Abstract:We study the online calibration of multi-dimensional forecasts over an arbitrary convex set $\mathcal{P} \subset \mathbb{R}^d$ relative to an arbitrary norm $\Vert\cdot\Vert$. We connect this with the problem of external regret minimization for online linear optimization, showing that if it is possible to guarantee $O(\sqrt{\rho T})$ worst-case regret after $T$ rounds when actions are drawn from $\mathcal{P}$ and losses are drawn from the dual $\Vert \cdot \Vert_*$ unit norm ball, then it is also possible to obtain $\epsilon$-calibrated forecasts after $T = \exp(O(\rho /\epsilon^2))$ rounds. When $\mathcal{P}$ is the $d$-dimensional simplex and $\Vert \cdot \Vert$ is the $\ell_1$-norm, the existence of $O(\sqrt{T\log d})$-regret algorithms for learning with experts implies that it is possible to obtain $\epsilon$-calibrated forecasts after $T = \exp(O(\log{d}/\epsilon^2)) = d^{O(1/\epsilon^2)}$ rounds, recovering a recent result of Peng (2025). Interestingly, our algorithm obtains this guarantee without requiring access to any online linear optimization subroutine or knowledge of the optimal rate $\rho$ -- in fact, our algorithm is identical for every setting of $\mathcal{P}$ and $\Vert \cdot \Vert$. Instead, we show that the optimal regularizer for the above OLO problem can be used to upper bound the above calibration error by a swap regret, which we then minimize by running the recent TreeSwap algorithm with Follow-The-Leader as a subroutine.
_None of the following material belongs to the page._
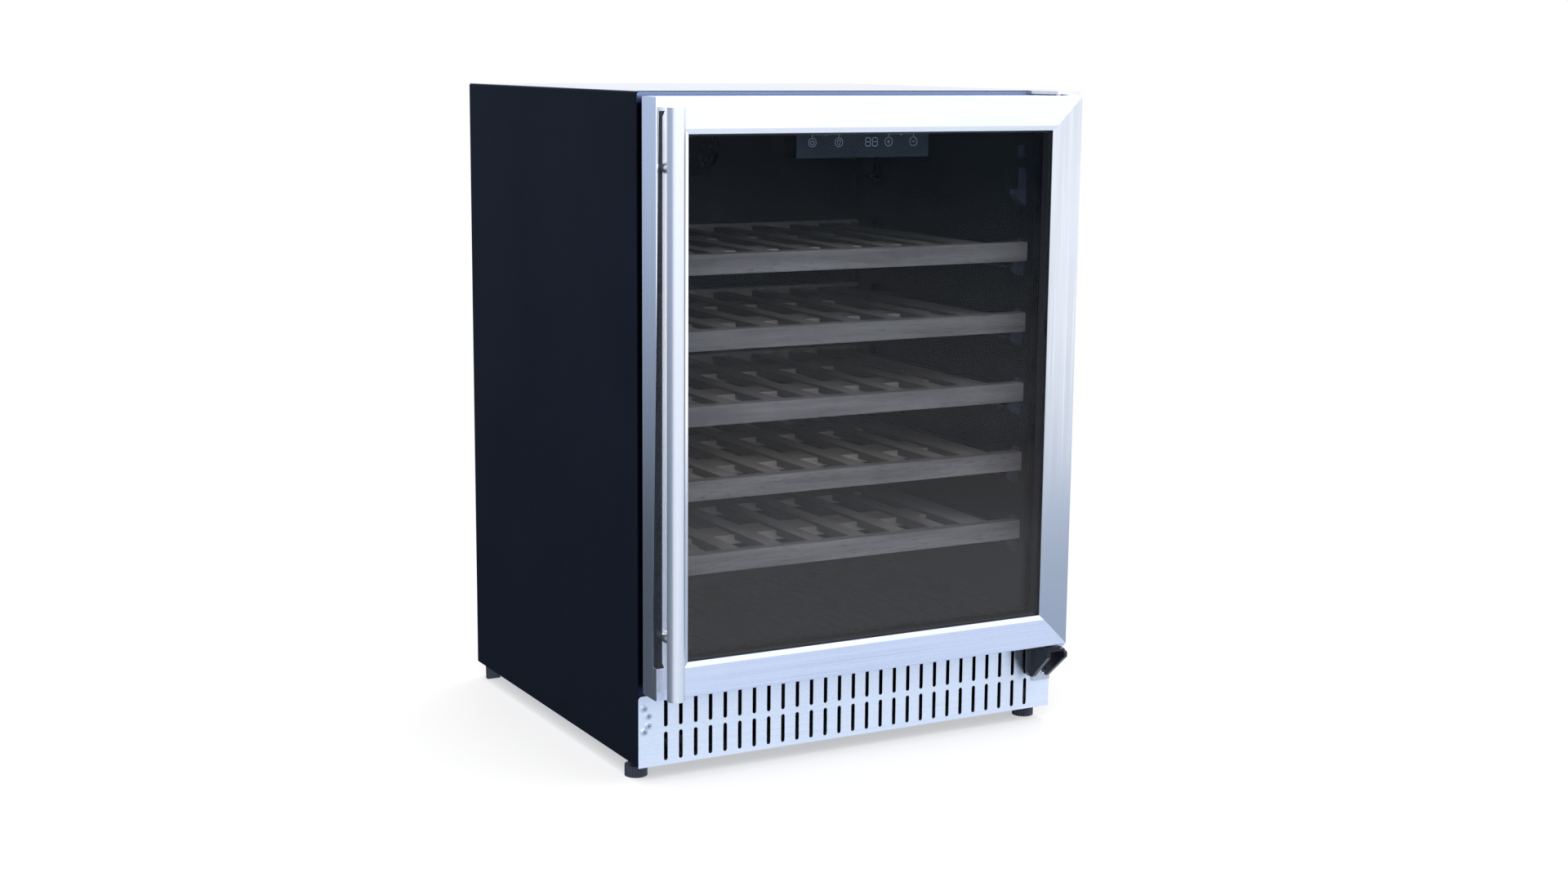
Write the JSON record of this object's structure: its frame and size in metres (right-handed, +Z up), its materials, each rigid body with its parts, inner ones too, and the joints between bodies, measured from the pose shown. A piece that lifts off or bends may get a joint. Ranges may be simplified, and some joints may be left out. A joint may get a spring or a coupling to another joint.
{
  "type": "undercounter refrigerator",
  "caption": "Undercounter glass-door refrigerator with sliding wooden bottle racks, a steel door frame with a tube handle, and a slotted kickplate.",
  "frame": {"origin": "on the floor at the centre of the footprint, handle and plug included", "axes": "+Z up, the door faces -Y, +X is the hinge side"},
  "size_m": [0.595, 0.641, 0.8215],
  "materials": {
    "black_textured_steel": "matte",
    "grey_flange_steel": "satin",
    "galvanised_steel": "satin",
    "insulation": "matte",
    "black_liner": "satin",
    "brushed_stainless": "satin",
    "satin_tube": "satin",
    "zinc_steel": "satin",
    "coil_aluminium": "satin",
    "condenser_steel": "satin",
    "fan_plastic": "satin",
    "compressor_paint": "gloss",
    "black_rubber": "matte",
    "copper": "satin",
    "white_plastic": "satin",
    "touch_glass": "gloss",
    "led_diffuser": "satin",
    "bracket_plastic": "satin",
    "beech_wood": "satin",
    "smoked_glass": "gloss",
    "spacer_bar": "matte",
    "black_plastic": "satin"
  },
  "bodies": {
    "cabinet": {"cabinet_wrapper": "black_textured_steel", "back_panel": "black_textured_steel", "base_plate": "galvanised_steel", "front_face_frame": "grey_flange_steel", "foam_insulation": "insulation", "inner_liner": "black_liner", "kickplate_grille": "brushed_stainless", "cabinet_screws": "zinc_steel", "evaporator_cover": "black_liner", "evaporator_coil": "coil_aluminium", "circulation_fan_frame": "fan_plastic", "compressor": "compressor_paint", "compressor_grommets": "black_rubber", "condenser_coil": "condenser_steel", "condenser_fan_frame": "fan_plastic", "refrigerant_lines": "copper", "drain_pan": "white_plastic", "drain_tube": "white_plastic", "power_board_box": "white_plastic", "control_housing": "black_liner", "touch_panel": "touch_glass", "light_strip": "led_diffuser", "temperature_sensor": "white_plastic", "wall_brackets": "bracket_plastic", "runner_channels": "galvanised_steel", "top_hinge_plate": "brushed_stainless", "bottom_hinge_bracket": "zinc_steel", "hinge_pins": "zinc_steel", "hinge_cover": "black_plastic", "rear_feet": "black_plastic", "rear_cover": "black_textured_steel", "power_cord": "black_rubber"},
    "door": {"door_left_stile": "brushed_stainless", "door_right_stile": "brushed_stainless", "door_top_rail": "brushed_stainless", "door_bottom_rail": "brushed_stainless", "outer_glass": "smoked_glass", "inner_glass": "smoked_glass", "glass_spacer": "spacer_bar", "door_inner_frame": "black_plastic", "door_gasket": "black_rubber", "handle_tube": "satin_tube", "handle_posts": "brushed_stainless", "handle_screws": "zinc_steel", "grip_insert": "black_plastic", "hinge_bushes": "white_plastic"},
    "circulation_fan": {"circulation_fan_rotor": "fan_plastic"},
    "condenser_fan": {"condenser_fan_rotor": "fan_plastic"},
    "left_foot": {"foot_left": "black_plastic"},
    "right_foot": {"foot_right": "black_plastic"},
    "rack_1": {"rack_1": "beech_wood", "rack_1_runners": "galvanised_steel"},
    "rack_2": {"rack_2": "beech_wood", "rack_2_runners": "galvanised_steel"},
    "rack_3": {"rack_3": "beech_wood", "rack_3_runners": "galvanised_steel"},
    "rack_4": {"rack_4": "beech_wood", "rack_4_runners": "galvanised_steel"},
    "rack_5": {"rack_5": "beech_wood", "rack_5_runners": "galvanised_steel"}
  },
  "joints": [
    {"name": "door_hinge", "type": "hinge", "parent": "cabinet", "child": "door", "pos_m": [0.28, -0.2565, 0.466], "axis": [0, 0, 1], "range_deg": [0, 105]},
    {"name": "rack_1_slide", "type": "slide", "parent": "cabinet", "child": "rack_1", "axis": [0, -1, 0], "range_m": [0, 0.061]},
    {"name": "rack_2_slide", "type": "slide", "parent": "cabinet", "child": "rack_2", "axis": [0, -1, 0], "range_m": [0, 0.061]},
    {"name": "rack_3_slide", "type": "slide", "parent": "cabinet", "child": "rack_3", "axis": [0, -1, 0], "range_m": [0, 0.061]},
    {"name": "rack_4_slide", "type": "slide", "parent": "cabinet", "child": "rack_4", "axis": [0, -1, 0], "range_m": [0, 0.061]},
    {"name": "rack_5_slide", "type": "slide", "parent": "cabinet", "child": "rack_5", "axis": [0, -1, 0], "range_m": [0, 0.061]},
    {"name": "circulation_fan_spin", "type": "hinge", "parent": "cabinet", "child": "circulation_fan", "pos_m": [0, 0.2345, 0.735], "axis": [0, 1, 0], "continuous": true},
    {"name": "condenser_fan_spin", "type": "hinge", "parent": "cabinet", "child": "condenser_fan", "pos_m": [-0.1, -0.0735, 0.07], "axis": [0, 1, 0], "continuous": true},
    {"name": "left_foot_screw", "type": "slide", "parent": "cabinet", "child": "left_foot", "axis": [0, 0, -1], "range_m": [0, 0.015]},
    {"name": "right_foot_screw", "type": "slide", "parent": "cabinet", "child": "right_foot", "axis": [0, 0, -1], "range_m": [0, 0.015]}
  ],
  "couplings": [
    {"joint": "rack_1_slide", "follows": "door_hinge", "m_per_rad": 0.033},
    {"joint": "rack_2_slide", "follows": "door_hinge", "m_per_rad": 0.033},
    {"joint": "rack_3_slide", "follows": "door_hinge", "m_per_rad": 0.033},
    {"joint": "rack_4_slide", "follows": "door_hinge", "m_per_rad": 0.033},
    {"joint": "rack_5_slide", "follows": "door_hinge", "m_per_rad": 0.033}
  ]
}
Finally, we prove that any online calibration algorithm that guarantees $\epsilon T$ $\ell_1$-calibration error over the $d$-dimensional simplex requires $T \geq \exp(\mathrm{poly}(1/\epsilon))$ (assuming $d \geq \mathrm{poly}(1/\epsilon)$). This strengthens the corresponding $d^{\Omega(\log{1/\epsilon})}$ lower bound of Peng, and shows that an exponential dependence on $1/\epsilon$ is necessary.